The dust settles on the 2016 presidential election, but emotions still run high, and for good reason.
America is a wonderful country, but it is also a broken, divided one. The problem with Democrats and Republicans lies not wholly in their respective belief systems, but their inability, and sometimes outright refusal, to compromise. We cannot continue to be the richly diverse country we are known as if we operate and make choices rooted in fear, hate, and disrespect. I’ve seen all three come in intense forms from supporters on both sides of the political spectrum.
Plain and simple, the Democratic Party shot themselves in the foot by ensuring that Hillary Clinton would bear victory over Bernie Sanders in the primaries. Secretary Clinton was a candidate that was shoved down the throats of tens of millions of Americans, the “lesser of two evils” when compared to the absolutely unqualified hair-trigger mess that President-elect Donald Trump has appeared as thus far. It is well known that Senator Sanders garnered a huge following and an explosion of popularity throughout his campaign as a result of his inclusive policies and acknowledgement that while America is great, some things could be done differently. I can say without shame that he would have had my vote.

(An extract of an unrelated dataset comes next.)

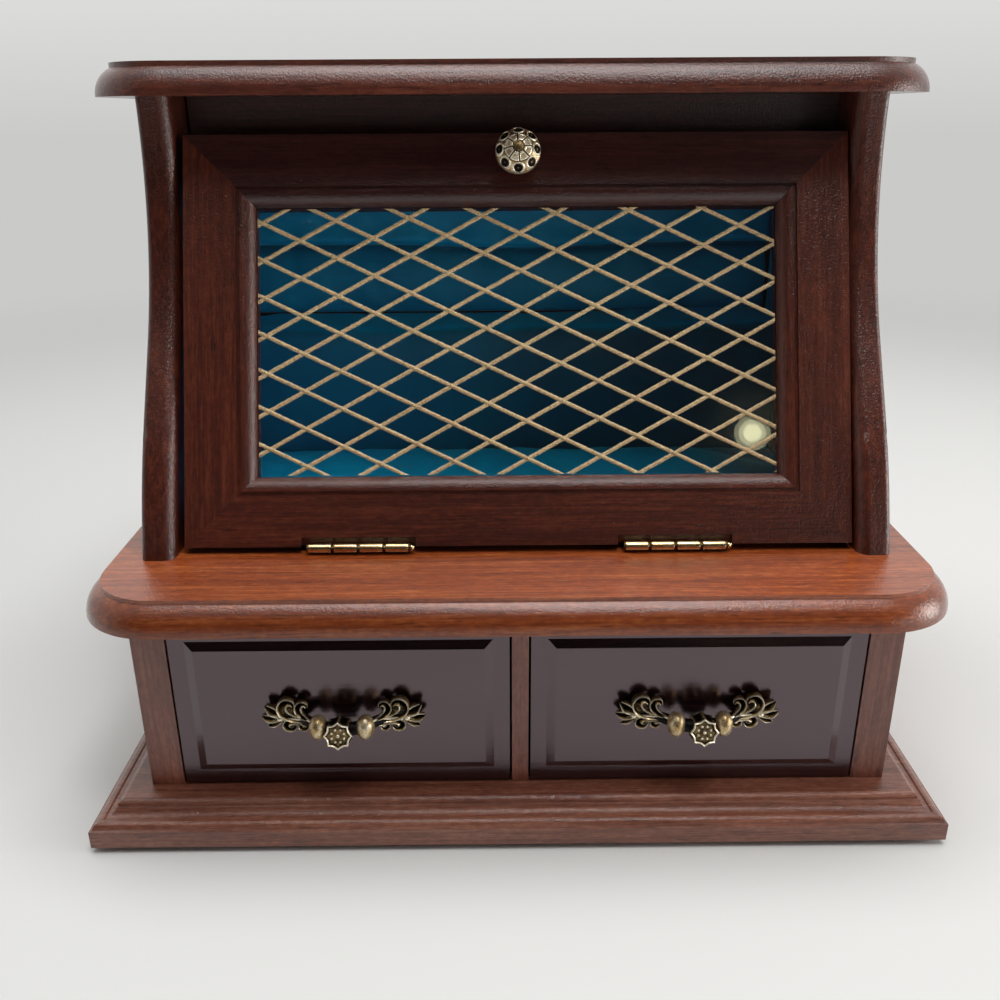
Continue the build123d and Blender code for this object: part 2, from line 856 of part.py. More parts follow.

That said, I do not feel any remorse for giving my vote to a lesser known candidate when I felt that their ideals closely aligned with who I, myself would like to see leading the country I call home. I will not apologize for not voting for a Democratic candidate that was about as transparent as a brick wall. I will not apologize for not voting for a Republican candidate that based so much of his campaign on shock value.
My vote is not yours to dictate.
The amount of hostility and finger pointing I’ve seen following the results of this election is disappointing and saddening, but I want to reiterate that I understand why people are scared. Racism, sexism, and classism have run rampant this election; there’s no denying that. However, the bottom line is, a career politician (or even a first time one) is not going to wave a wand and fix your personal problems or the ones we deal with as a society today. Only love and acceptance can do that. Instead of belittling, educate your neighbor. Instead of blaming, ask them why.
People I inherently admire and respect voted for Hillary Clinton, and people I will always love voted for Donald Trump for a myriad of different reasons. Keep in mind that people are not the candidate they voted for. At the end of the day we are not a political machine, but millions of individuals with so much going on, dealing with so many things that shape our views. Listening and being respectful, things we have been taught since kindergarten and have so quickly forgotten, goes a long way.
In four years, America will still be standing. The younger generation will be eligible to vote. See this only as a minor setback – there is work to be done, and giving up has never been our style.